> YOUR INSTRUCTIONS: From the entries below, extract every line that includes the word "follow".

(Items listed in a dataset)
___
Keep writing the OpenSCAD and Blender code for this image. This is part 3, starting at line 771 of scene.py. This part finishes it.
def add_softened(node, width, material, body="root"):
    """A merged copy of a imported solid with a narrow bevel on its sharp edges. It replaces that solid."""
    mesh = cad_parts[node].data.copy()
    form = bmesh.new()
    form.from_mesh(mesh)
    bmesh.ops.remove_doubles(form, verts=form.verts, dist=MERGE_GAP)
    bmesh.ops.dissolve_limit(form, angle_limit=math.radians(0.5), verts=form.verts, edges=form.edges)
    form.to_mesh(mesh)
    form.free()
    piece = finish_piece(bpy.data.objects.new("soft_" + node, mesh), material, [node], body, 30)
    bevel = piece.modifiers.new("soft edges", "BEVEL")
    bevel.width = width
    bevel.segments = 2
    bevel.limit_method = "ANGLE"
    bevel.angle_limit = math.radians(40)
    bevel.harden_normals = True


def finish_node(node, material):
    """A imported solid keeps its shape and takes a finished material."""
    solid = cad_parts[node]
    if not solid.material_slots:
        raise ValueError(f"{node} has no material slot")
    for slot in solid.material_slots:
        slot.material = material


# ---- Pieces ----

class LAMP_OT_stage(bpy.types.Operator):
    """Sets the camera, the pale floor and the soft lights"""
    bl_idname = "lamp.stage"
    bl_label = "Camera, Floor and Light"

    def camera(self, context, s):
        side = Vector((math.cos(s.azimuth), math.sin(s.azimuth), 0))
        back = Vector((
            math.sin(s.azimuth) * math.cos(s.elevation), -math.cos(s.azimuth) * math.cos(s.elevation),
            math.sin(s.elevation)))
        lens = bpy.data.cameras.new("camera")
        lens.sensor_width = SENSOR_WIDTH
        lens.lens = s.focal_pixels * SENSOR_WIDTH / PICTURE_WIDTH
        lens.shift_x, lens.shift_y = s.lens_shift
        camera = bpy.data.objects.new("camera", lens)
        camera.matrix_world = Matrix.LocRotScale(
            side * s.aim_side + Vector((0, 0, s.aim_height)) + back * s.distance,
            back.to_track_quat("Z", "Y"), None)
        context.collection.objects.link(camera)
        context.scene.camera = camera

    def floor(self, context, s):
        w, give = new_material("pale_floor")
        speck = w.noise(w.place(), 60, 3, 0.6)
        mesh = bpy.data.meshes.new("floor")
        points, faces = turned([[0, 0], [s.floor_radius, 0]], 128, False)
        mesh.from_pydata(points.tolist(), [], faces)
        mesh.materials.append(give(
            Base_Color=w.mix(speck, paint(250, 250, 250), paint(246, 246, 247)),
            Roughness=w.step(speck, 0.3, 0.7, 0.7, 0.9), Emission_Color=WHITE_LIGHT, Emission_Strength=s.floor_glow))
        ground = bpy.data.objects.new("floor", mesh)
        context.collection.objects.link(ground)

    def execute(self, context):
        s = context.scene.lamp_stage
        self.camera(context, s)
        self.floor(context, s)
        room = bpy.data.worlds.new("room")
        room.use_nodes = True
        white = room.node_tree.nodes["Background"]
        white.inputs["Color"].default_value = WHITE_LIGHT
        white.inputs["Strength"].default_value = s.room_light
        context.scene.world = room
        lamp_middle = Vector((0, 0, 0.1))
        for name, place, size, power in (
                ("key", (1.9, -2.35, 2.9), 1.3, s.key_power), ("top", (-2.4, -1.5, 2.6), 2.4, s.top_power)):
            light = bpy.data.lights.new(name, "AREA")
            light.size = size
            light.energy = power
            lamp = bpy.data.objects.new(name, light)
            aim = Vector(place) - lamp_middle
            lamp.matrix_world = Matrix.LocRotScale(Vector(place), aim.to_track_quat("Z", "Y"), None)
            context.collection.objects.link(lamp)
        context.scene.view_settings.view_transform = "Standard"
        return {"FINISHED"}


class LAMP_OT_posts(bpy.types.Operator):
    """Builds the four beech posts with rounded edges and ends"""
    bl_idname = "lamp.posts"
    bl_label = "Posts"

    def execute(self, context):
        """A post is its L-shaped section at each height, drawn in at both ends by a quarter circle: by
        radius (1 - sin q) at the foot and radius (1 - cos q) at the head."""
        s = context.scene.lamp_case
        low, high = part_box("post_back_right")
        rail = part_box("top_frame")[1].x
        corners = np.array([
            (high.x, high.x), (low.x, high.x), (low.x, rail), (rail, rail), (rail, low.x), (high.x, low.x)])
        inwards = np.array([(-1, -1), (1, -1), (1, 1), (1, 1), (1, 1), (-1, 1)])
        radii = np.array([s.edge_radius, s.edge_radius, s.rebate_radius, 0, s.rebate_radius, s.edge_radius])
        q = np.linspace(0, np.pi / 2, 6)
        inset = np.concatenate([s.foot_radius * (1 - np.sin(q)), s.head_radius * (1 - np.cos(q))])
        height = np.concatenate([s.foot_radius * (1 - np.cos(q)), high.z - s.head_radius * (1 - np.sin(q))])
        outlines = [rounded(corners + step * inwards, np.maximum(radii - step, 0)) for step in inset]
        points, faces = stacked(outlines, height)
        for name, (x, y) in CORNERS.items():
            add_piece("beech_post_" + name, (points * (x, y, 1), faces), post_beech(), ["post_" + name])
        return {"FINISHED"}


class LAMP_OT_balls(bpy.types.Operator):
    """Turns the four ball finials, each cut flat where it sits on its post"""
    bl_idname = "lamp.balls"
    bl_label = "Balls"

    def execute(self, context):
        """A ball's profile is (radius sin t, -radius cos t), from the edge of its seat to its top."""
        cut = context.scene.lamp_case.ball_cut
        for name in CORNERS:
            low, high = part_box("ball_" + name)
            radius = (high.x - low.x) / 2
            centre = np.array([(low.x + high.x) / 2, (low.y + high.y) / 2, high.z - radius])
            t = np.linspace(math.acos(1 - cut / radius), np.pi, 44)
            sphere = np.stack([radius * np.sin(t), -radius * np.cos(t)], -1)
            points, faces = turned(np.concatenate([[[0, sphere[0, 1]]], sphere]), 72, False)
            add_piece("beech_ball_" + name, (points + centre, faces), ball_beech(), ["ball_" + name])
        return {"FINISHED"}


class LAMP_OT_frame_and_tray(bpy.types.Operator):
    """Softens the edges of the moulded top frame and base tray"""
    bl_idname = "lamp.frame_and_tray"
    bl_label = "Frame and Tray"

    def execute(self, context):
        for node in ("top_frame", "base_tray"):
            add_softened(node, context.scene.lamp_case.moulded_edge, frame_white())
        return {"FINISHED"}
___
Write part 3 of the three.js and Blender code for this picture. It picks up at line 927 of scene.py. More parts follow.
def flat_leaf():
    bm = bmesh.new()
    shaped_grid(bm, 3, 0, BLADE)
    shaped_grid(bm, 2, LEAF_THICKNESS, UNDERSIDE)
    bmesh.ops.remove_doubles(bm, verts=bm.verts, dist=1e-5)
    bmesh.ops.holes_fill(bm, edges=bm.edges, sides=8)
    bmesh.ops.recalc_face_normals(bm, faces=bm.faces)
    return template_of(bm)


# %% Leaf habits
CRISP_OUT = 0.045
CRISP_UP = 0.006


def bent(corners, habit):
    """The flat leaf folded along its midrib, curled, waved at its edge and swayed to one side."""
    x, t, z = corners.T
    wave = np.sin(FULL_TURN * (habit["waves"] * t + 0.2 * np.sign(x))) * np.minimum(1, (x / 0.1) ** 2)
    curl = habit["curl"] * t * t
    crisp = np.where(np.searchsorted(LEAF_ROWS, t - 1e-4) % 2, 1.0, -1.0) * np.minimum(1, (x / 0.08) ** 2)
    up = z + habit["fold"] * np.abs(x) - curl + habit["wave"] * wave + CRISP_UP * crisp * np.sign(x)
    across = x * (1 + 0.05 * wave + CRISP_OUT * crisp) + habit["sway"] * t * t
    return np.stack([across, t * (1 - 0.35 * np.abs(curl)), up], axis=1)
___
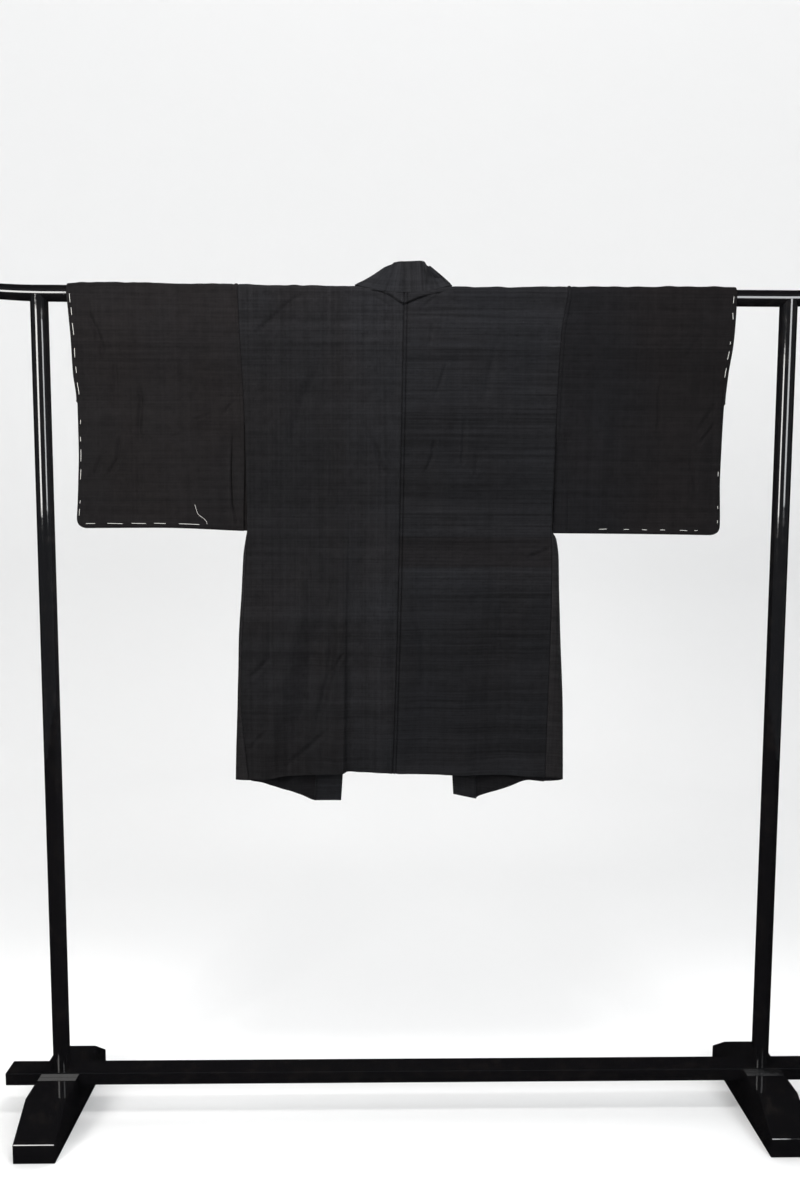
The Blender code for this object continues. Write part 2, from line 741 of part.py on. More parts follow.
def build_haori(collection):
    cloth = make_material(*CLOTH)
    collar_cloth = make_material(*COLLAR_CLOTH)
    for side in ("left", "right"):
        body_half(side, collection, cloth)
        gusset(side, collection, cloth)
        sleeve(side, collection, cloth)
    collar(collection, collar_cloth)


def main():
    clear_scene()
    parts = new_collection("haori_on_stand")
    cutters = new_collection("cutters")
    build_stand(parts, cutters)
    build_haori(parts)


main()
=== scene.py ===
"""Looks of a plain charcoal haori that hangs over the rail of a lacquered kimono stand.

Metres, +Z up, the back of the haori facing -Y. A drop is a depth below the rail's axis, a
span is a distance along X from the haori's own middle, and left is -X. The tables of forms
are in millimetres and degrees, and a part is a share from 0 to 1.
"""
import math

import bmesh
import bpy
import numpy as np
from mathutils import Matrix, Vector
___
> THE OUTPUT:
Write part 3 of the three.js and Blender code for this picture. It picks up at line 927 of scene.py. More parts follow.
The Blender code for this object continues. Write part 2, from line 741 of part.py on. More parts follow.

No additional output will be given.